* WHAT IS NEEDED *
Lift out, unaltered, the lines of the material below between the line holding "Turn this picture of an object into a FreeCAD" and the line holding "COUNTERBORE_D = 1.5", counting both.

3D code data
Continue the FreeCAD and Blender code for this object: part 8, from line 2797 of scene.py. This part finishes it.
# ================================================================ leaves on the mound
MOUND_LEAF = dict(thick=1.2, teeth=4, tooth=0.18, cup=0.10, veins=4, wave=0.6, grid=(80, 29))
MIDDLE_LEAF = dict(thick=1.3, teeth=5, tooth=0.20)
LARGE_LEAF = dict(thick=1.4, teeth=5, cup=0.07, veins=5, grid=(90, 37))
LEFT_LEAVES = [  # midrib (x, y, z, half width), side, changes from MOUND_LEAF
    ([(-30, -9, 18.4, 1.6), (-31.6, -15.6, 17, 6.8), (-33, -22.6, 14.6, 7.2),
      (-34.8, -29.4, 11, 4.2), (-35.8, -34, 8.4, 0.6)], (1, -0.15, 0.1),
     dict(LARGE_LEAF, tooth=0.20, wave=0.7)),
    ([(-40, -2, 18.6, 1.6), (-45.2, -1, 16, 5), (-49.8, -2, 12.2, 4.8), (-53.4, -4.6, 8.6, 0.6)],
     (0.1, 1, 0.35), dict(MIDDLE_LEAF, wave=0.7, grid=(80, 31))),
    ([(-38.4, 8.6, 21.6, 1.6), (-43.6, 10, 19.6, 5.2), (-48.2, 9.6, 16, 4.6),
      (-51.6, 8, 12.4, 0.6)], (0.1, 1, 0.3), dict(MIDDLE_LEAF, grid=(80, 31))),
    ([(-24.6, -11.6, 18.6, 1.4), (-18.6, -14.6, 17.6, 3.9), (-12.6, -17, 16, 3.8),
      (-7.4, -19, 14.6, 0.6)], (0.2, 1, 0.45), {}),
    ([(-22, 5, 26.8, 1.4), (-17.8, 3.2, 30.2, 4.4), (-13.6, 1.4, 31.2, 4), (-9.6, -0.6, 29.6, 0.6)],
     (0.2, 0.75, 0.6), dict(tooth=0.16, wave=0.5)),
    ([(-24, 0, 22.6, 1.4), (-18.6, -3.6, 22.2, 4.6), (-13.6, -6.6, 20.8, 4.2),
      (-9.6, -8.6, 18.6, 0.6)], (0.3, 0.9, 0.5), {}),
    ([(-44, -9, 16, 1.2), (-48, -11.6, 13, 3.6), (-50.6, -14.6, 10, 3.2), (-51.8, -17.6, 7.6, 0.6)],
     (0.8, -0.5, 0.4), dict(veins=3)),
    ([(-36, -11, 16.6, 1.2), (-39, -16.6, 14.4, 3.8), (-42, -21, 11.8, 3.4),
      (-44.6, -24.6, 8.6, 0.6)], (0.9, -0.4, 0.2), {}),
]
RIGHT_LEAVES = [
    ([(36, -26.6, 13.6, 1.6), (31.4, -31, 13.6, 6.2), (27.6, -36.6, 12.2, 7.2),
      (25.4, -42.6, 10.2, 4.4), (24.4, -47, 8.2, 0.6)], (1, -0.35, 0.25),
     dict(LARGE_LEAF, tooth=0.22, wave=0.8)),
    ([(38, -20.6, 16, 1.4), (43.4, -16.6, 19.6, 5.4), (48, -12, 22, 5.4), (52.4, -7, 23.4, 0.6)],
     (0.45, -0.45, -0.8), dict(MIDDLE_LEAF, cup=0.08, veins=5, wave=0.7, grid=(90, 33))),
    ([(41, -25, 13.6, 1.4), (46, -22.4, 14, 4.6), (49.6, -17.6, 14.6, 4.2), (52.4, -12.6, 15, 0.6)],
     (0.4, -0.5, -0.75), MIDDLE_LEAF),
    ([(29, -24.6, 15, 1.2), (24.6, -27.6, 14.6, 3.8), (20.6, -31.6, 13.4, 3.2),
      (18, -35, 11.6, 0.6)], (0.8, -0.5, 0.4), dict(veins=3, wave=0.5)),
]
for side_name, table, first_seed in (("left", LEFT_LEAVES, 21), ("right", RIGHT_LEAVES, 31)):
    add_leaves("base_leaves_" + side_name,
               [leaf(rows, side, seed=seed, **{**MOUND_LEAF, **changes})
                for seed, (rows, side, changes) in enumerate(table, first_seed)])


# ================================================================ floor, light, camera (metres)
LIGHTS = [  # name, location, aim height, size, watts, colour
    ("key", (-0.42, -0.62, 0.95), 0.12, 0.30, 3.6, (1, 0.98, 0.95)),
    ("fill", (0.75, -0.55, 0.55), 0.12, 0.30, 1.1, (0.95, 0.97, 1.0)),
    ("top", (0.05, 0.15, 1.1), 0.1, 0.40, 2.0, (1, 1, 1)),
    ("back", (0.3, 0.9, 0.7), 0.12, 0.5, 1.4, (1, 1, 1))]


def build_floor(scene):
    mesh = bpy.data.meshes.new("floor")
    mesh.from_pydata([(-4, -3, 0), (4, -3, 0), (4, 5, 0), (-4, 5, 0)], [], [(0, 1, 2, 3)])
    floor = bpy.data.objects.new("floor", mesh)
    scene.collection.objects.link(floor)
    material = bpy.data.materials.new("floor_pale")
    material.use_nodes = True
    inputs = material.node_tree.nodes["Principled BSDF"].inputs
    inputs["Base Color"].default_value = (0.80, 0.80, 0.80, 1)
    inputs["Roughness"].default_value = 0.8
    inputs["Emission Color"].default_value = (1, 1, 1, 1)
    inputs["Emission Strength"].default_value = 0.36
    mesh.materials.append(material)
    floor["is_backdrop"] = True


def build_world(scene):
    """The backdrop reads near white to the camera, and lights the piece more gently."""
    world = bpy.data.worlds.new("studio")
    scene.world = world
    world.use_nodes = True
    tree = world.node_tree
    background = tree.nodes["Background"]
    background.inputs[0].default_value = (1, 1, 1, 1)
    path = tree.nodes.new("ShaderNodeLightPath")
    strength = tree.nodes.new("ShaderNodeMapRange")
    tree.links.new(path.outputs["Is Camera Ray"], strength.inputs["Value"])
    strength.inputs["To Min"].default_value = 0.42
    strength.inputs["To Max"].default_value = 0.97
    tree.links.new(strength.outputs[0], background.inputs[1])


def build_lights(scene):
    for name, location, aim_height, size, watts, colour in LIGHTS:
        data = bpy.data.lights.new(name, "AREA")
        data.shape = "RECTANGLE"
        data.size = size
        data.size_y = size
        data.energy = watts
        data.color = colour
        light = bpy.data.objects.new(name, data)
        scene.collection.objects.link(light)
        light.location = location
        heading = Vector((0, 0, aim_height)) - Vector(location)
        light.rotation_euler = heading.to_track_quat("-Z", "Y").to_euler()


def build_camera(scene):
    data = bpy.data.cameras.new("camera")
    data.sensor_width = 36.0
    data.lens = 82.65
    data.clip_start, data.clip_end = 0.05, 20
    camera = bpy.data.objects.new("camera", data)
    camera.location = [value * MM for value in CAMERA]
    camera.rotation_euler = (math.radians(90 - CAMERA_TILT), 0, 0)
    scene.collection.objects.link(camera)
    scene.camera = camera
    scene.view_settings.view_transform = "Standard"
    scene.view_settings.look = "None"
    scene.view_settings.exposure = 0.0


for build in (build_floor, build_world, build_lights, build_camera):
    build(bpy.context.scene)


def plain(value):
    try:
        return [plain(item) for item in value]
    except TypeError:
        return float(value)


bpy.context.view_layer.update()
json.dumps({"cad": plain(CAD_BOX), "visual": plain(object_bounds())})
---
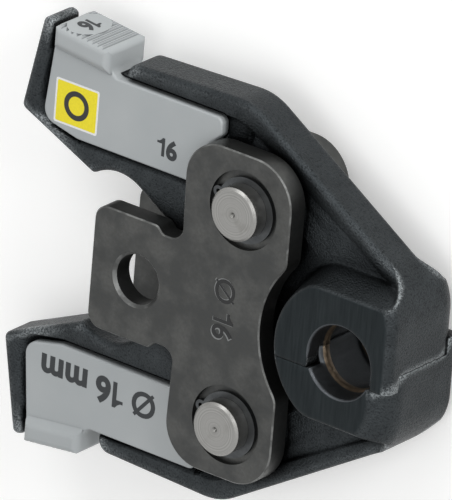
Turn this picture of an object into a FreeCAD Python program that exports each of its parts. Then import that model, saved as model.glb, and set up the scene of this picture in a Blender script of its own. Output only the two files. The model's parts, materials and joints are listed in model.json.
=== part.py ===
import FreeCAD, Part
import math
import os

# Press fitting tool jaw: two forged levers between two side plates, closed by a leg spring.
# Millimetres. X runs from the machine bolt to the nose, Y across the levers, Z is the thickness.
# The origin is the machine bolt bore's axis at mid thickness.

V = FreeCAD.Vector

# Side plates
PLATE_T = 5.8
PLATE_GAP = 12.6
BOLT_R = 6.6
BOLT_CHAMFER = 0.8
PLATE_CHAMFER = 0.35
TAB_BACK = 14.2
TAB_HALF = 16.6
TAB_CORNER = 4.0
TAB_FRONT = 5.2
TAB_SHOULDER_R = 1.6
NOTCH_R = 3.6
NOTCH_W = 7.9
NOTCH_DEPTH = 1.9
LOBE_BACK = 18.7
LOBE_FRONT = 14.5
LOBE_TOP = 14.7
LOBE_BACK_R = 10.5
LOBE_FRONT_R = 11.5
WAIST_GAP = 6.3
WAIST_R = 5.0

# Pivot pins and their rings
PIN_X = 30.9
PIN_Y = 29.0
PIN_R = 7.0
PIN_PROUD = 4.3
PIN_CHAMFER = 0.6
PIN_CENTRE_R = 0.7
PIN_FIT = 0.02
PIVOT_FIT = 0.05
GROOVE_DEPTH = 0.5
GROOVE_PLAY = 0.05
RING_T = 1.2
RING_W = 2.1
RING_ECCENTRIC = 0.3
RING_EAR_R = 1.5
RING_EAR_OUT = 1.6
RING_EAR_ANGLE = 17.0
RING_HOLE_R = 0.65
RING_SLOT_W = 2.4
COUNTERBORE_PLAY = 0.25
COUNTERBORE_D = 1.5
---
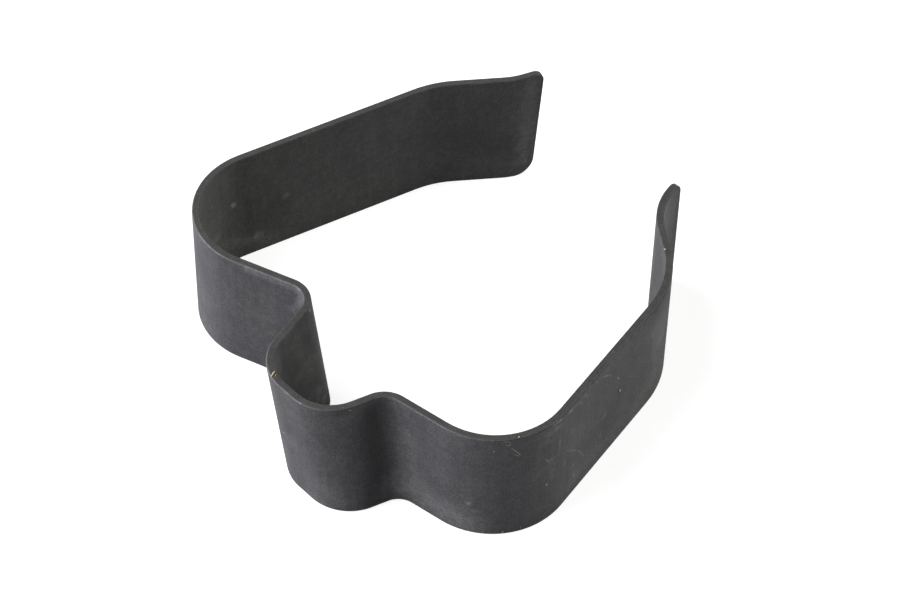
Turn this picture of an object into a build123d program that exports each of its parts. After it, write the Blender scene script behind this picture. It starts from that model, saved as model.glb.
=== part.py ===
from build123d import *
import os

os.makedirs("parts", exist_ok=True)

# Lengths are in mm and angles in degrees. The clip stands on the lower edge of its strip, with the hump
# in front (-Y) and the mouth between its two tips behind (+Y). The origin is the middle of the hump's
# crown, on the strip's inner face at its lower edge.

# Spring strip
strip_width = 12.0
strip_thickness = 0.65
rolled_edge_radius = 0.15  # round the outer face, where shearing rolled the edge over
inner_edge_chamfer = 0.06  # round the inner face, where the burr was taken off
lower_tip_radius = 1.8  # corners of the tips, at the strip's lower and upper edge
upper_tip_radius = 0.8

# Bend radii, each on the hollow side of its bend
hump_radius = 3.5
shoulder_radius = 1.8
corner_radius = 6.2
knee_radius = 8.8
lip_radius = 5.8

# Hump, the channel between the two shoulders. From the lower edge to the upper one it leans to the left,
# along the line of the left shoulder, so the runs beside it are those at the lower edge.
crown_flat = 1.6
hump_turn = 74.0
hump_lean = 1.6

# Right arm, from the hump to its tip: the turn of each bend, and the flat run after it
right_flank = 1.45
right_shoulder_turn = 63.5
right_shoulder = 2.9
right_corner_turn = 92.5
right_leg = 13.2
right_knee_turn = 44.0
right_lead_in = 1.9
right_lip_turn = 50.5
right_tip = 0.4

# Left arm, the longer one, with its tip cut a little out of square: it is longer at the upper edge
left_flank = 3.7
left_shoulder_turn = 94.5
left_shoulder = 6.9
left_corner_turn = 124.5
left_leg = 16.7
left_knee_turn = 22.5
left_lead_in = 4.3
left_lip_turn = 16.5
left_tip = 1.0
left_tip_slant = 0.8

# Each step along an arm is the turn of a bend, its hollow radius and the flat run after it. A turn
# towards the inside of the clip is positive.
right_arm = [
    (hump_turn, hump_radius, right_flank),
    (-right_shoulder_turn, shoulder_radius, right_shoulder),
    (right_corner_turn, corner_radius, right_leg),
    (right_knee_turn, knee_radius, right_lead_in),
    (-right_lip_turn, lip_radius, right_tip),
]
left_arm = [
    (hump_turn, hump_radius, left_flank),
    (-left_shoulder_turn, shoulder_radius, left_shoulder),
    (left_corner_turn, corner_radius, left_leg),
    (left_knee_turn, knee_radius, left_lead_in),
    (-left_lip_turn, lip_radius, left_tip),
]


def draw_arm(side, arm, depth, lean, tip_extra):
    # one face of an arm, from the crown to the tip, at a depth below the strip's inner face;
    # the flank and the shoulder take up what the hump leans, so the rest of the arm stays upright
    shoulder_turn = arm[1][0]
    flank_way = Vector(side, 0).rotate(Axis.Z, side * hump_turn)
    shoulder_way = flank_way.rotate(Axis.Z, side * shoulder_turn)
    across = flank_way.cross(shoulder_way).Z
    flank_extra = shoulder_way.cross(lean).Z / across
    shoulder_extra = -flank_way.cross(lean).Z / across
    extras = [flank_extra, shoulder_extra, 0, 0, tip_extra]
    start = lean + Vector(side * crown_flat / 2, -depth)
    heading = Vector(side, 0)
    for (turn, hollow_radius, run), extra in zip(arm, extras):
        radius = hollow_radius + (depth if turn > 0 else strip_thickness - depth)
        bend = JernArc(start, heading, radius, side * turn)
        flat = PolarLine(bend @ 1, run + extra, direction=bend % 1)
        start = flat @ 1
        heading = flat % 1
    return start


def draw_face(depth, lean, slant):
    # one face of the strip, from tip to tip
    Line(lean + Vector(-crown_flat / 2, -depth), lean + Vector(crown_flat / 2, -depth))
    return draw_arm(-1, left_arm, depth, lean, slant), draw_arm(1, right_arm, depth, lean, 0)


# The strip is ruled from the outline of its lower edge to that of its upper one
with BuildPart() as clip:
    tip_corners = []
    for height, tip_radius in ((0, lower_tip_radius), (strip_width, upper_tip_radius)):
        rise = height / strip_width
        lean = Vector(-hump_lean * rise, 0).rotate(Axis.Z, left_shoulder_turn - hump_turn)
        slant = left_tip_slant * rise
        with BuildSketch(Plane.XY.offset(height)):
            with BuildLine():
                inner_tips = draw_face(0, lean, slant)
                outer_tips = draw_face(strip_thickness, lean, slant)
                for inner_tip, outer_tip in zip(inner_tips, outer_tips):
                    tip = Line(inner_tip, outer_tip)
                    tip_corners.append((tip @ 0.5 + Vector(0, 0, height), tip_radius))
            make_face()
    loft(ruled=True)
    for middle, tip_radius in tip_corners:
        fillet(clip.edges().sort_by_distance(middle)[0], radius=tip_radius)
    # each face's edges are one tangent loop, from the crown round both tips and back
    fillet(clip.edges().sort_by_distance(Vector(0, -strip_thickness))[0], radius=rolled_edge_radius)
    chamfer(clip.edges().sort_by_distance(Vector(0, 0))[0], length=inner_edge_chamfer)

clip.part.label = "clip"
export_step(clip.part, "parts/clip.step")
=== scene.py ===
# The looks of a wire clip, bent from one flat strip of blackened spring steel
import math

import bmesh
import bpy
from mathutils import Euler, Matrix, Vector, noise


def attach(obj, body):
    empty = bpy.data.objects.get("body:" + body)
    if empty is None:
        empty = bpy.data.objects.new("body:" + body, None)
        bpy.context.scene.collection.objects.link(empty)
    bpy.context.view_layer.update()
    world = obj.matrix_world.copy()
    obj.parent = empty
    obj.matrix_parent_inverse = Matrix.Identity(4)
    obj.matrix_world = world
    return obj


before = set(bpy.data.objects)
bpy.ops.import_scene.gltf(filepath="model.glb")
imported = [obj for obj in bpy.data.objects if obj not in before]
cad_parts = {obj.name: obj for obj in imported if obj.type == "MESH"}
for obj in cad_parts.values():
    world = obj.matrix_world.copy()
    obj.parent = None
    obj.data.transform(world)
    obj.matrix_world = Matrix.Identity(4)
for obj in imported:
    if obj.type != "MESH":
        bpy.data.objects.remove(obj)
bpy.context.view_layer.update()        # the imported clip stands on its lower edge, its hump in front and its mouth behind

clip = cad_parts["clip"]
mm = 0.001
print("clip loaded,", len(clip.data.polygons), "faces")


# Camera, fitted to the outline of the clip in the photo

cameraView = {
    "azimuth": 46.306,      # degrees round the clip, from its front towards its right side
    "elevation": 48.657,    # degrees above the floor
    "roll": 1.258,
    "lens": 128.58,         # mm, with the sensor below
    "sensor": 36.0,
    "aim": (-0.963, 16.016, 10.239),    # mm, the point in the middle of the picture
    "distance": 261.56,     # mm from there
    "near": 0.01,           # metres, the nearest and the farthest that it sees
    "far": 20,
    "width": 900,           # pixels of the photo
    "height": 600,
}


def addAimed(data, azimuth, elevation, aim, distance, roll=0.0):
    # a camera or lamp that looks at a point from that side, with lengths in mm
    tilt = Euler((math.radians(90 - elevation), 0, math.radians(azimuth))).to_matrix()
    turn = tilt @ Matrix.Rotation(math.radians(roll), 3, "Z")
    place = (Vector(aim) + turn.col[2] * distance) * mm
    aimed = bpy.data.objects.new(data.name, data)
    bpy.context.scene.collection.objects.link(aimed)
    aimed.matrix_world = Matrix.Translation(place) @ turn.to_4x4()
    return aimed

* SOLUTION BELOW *
Turn this picture of an object into a FreeCAD Python program that exports each of its parts. Then import that model, saved as model.glb, and set up the scene of this picture in a Blender script of its own. Output only the two files. The model's parts, materials and joints are listed in model.json.
=== part.py ===
import FreeCAD, Part
import math
import os

# Press fitting tool jaw: two forged levers between two side plates, closed by a leg spring.
# Millimetres. X runs from the machine bolt to the nose, Y across the levers, Z is the thickness.
# The origin is the machine bolt bore's axis at mid thickness.

V = FreeCAD.Vector

# Side plates
PLATE_T = 5.8
PLATE_GAP = 12.6
BOLT_R = 6.6
BOLT_CHAMFER = 0.8
PLATE_CHAMFER = 0.35
TAB_BACK = 14.2
TAB_HALF = 16.6
TAB_CORNER = 4.0
TAB_FRONT = 5.2
TAB_SHOULDER_R = 1.6
NOTCH_R = 3.6
NOTCH_W = 7.9
NOTCH_DEPTH = 1.9
LOBE_BACK = 18.7
LOBE_FRONT = 14.5
LOBE_TOP = 14.7
LOBE_BACK_R = 10.5
LOBE_FRONT_R = 11.5
WAIST_GAP = 6.3
WAIST_R = 5.0

# Pivot pins and their rings
PIN_X = 30.9
PIN_Y = 29.0
PIN_R = 7.0
PIN_PROUD = 4.3
PIN_CHAMFER = 0.6
PIN_CENTRE_R = 0.7
PIN_FIT = 0.02
PIVOT_FIT = 0.05
GROOVE_DEPTH = 0.5
GROOVE_PLAY = 0.05
RING_T = 1.2
RING_W = 2.1
RING_ECCENTRIC = 0.3
RING_EAR_R = 1.5
RING_EAR_OUT = 1.6
RING_EAR_ANGLE = 17.0
RING_HOLE_R = 0.65
RING_SLOT_W = 2.4
COUNTERBORE_PLAY = 0.25
COUNTERBORE_D = 1.5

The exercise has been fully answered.